Maxim Litvinenko accusa i britannici: «Loro avevano più motivi per uccidere mio fratello»


di Eugenio Cipolla

Leggendo le trecento pagine redatte da sir Robert Owen, il giudice della corte britannica che ha definito Vladimir Putin il “probabile” mandante dell’omicidio dell’ex agente dell’FSB, Aleksander Litvinenko, assassinato a Londra nel 2006 con una dose letale di Polonio 210, si ha l’impressione di imbattersi in un qualcosa di costruito ad arte per screditare la leadership russa.
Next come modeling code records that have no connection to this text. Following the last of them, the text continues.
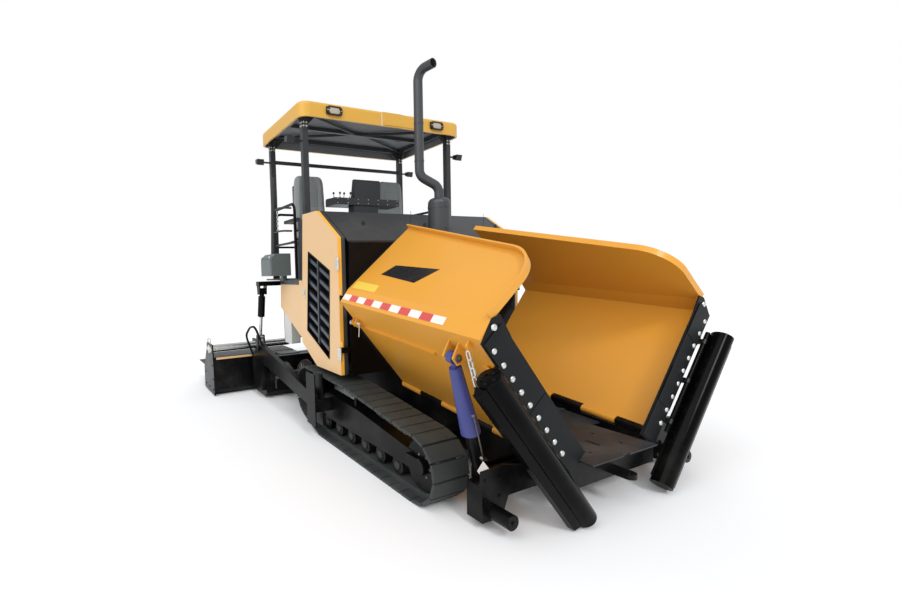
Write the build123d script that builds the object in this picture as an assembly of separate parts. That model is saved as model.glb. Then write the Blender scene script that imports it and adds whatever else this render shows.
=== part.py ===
# Asphalt paver on tracks: hopper with two folding wings in front, engine bay
# and operator's platform under a canopy, augers and an extending screed behind.
# Millimetres. +X forward, +Y to the machine's left, +Z up. The origin is on the
# ground, under the middle of the machine. Left-hand pieces are modelled, and
# their right-hand twins are mirrored in the XZ plane.
from math import atan2, ceil, copysign, cos, degrees, hypot, pi, radians, sin, sqrt, tan
import os

from build123d import *

# ---- driving sizes ----
hopper_front = 2750          # vertical plane of the hopper's front edge
wing_length = 1775           # hopper wing, measured along X
hinge_y = 530                # wing hinge line: distance from the middle plane
hinge_z = 400                # its height at the hopper's front edge
hinge_rise = 0.1             # its rise per unit of length towards the rear
panel_angle = 50.9           # lower wing panel, degrees above level
panel_height = 900           # its rise from hinge to crease at the front
panel_taper = 25             # how much nearer the crease is at the rear, in Y
band_angle = 52              # taped band above the crease, degrees above level
band_width = 150
upper_angle = 39.3           # upper wing panel, leaning inwards
top_front_y = 717            # wing's top edge: distance from the middle plane
top_rear_y = 430
wing_wall = 12
corner_radius = 330          # rounded front corner of the upper panel
lip_height = 42
knuckle_radius = 30
knuckle_count = 6
knuckle_gap = 5
pin_radius = 14
running_gap = 0.3            # between curved faces that seat on each other
moving_gap = 6               # between faces that pass each other

flap_wall = 12               # rubber lip bolted to the wing's front edge
flap_outer = 13
flap_inner = 187

apron_pivot_x = 40           # apron pivot ahead of the hopper's front edge
apron_pivot_n = 40           # and out from the panel's outer face
apron_low = -320             # apron's reach along the panel, from the hinge
apron_high = 1020
apron_tube_radius = 75
apron_tube_n = 147
apron_tube_x = 90
apron_pin_radius = 8
apron_ear_s = 925            # where the chain's ear stands on the apron
apron_bar = (50, 70)         # outer guard bar: along X, away from the panel
apron_web = 12

frame_y = 505                # inner face of the main side plates
frame_wall = 20
frame_low = 190
bumper_x = 2580              # front face of the brackets in front of the tracks
frame_front = 2740
frame_rear = -850
deck_z = 830                 # underside of the engine deck
deck_wall = 20
bay_front = 925              # hopper's rear wall, front face
bay_rear = 30                # rear wall of the hood
bay_half_width = 1100
hood_wall = 12

conveyor_front = 2330
conveyor_z = 385
conveyor_rise = 0.06
conveyor_wall = 12
slat_pitch = 250
slat_size = (40, 440, 25)

front_plate_front = 2850
front_plate_half_width = 370
front_plate_top = 391
front_plate_wall = 10

tow_eye_x = 2868
tow_eye_z = 250
tow_eye_radius = 45
tow_eye_bore = 25
tow_eye_wall = 36

track_inner_y = 930
shoe_width = 320
shoe_wall = 22
shoe_length = 118
shoe_pitch = 131
shoe_bed = 1                 # depth to which the shoes' plates sit on the links
link_wall = 45
link_width = 150
# wheels that the track runs round: x, z, radius of the track's outer face
track_wheels = (
    (2050, 260, 260),        # front idler
    (1000, 562, 90),         # carrier roller
    (130, 397, 295),         # rear sprocket
    (450, 150, 150),         # last road roller
)
roller_radius = 72
roller_count = 6
sprocket_teeth = 17

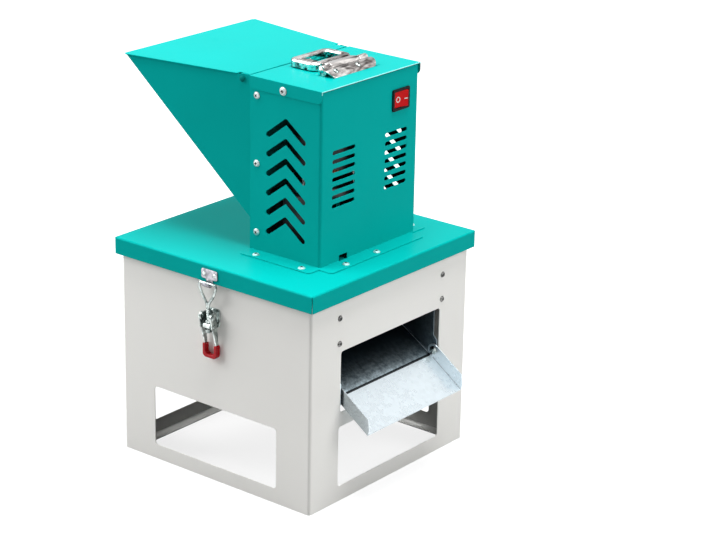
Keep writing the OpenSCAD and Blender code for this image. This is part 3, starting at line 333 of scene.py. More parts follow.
finishes = {
    "teal_paint": paintFinish("tealEnamel", teal, 0.34, 0.06),
    "cream_paint": paintFinish("greyWhiteEnamel", cream, 0.45, 0.20, 0.010),
    "galvanized": spangleFinish("galvanizedSheet", zincSheet, 0.22),
    "zinc": platedFinish("brightZinc", (0.17, 0.205, 0.20), (0.74, 0.81, 0.79), 130.0, 0.16),
    "stainless": metalFinish("brushedStainless", (0.60, 0.61, 0.62), 0.24, brush=(1.0, 14.0, 1.0)),
    "chrome": chromeFinish("brightChrome"),
    "red_vinyl": plasticFinish("redVinyl", (0.50, 0.003, 0.010), 0.18, 0.03, 0.15, 0.12),
    "red_gloss": plasticFinish("redRocker", (0.66, 0.008, 0.010), 0.34, 0.02, 0.08),
    "black_plastic": plasticFinish("blackPlastic", (0.006, 0.006, 0.007), 0.50, specular=0.10),
    "foam": plasticFinish("closedCellFoam", (0.02, 0.02, 0.02), 0.85, 0.5, 0.2),
    "brass": metalFinish("plainBrass", (0.80, 0.58, 0.26), 0.25),
    "copper": wireFinish("enamelledCopper"),
    "laminations": laminateFinish("laminatedSteel"),
    # the cast aluminium is darkened: painted shade inside the tower
    "cast_aluminium": metalFinish("castAluminium", (0.20, 0.205, 0.21), 0.46, grain=0.12, scale=300.0),
    "phenolic": plasticFinish("brownPhenolic", (0.06, 0.03, 0.015), 0.45, specular=0.2),
    "carbon": plasticFinish("brushCarbon", (0.02, 0.02, 0.022), 0.55, specular=0.2),
    "fan_plastic": plasticFinish("fanPlastic", (0.012, 0.013, 0.014), 0.5, specular=0.15),
}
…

Ogni parola, ogni frase, ogni espressione sono accompagnate sempre da un sé, da un ma o da un punto di domanda, a dimostrare che una tesi più o meno logica c’è, ma che mancano le prove per dimostrarla e renderla inconfutabile.

David Cameron, nel tentativo di rafforzare la relazione della giustizia britannica, ha parlato di «omicidio di Stato», incontrando tutto il disappunto del Cremlino, molto irritato per l’ennesima mossa britannica tesa a infastidire la sempre più crescente influenza del presidente russo nella zona del conflitto siriano. Di ciò che non tornava in quella relazione ne abbiamo parlato qui, qualche giorno fa, sottolineando nove punti che rafforzano i dubbi sul documento diffuso dai giudici di Sua Maestà. Il decimo, quasi a farlo apposta per arrotondare la cifra, lo ha aggiunto Maxim Litvinenko, fratello di Aleksandr.

La sua opinione è nettamente discordante rispetto a quella della cognata Marina, vedova di Aleksandr, la quale, subito dopo la diffusione della relazione, ha chiesto al governo di Londra di imporre sanzioni contro la Russia. «Non credo nemmeno per un secondo che le autorità russe possano essere coinvolte – ha detto Maxim al tabloid inglese Mirror – questa tesi è serve come strumento di pressione contro il governo russo, per metterlo in cattiva luce. Altrimenti perché i risultati vengono fuori solo dopo 10 anni?». Secondo il fratello di Litvinenko «i russi non avevano ragione di volere Aleksander morto, perché non era una spia, era più simile ad un poliziotto. Sono gli occidentali che lo hanno definito spia. Sì, era nell’FSB, ma lavorava perlopiù su casi riguardanti criminalità organizzata, omicidi, traffico d’armi. Cose del genere, insomma. Non conosceva alcun segreto di Stato».

Maxim, che oggi vive a Rimini, in Italia, dove lavora come chef, crede in realtà che i servizi britannici «avevano molti più motivi dei russi per eseguire questo assassinio». Il fratello, infatti, arrivato a Londra, si era unito all’MI-6 e li potrebbe essere venuto a conoscenza di documenti riservati riguardo l’attività dell’intelligence britannica contro la Russia. Sia Maxim che il padre hanno detto di non aver fede nel rapporto britannico, mettendo persino in dubbio il fatto che sia stato il Polonio 210 la vera causa della morte di Aleksander.

«Credo che possa essere stato ucciso da un altro veleno, forse tallio, che gli ha causato una morte lenta e dolorosa. Il Polonio può essere stata somministrato in seguito. Noi – ha detto Maxim – abbiamo sempre chiesto di riesumare il corpo, in modo da verificare la presenza di Polonio nel corpo, ma la nostra richiesta è stata sempre ignorata. Ora sono passati dieci anni e anche se venisse accolta non lo sapremo mai se era davvero così, perché ogni traccia di veleno sarebbe già scomparsa». Maxim ha avanzato anche qualche altra ipotesi, collegando la morte del fratello con il suicidio di Boris Berezovksy e l’assassinio di un proprietario di night club dove sono state trovate tracce di Polonia. Il mistero diventa sempre più fitto.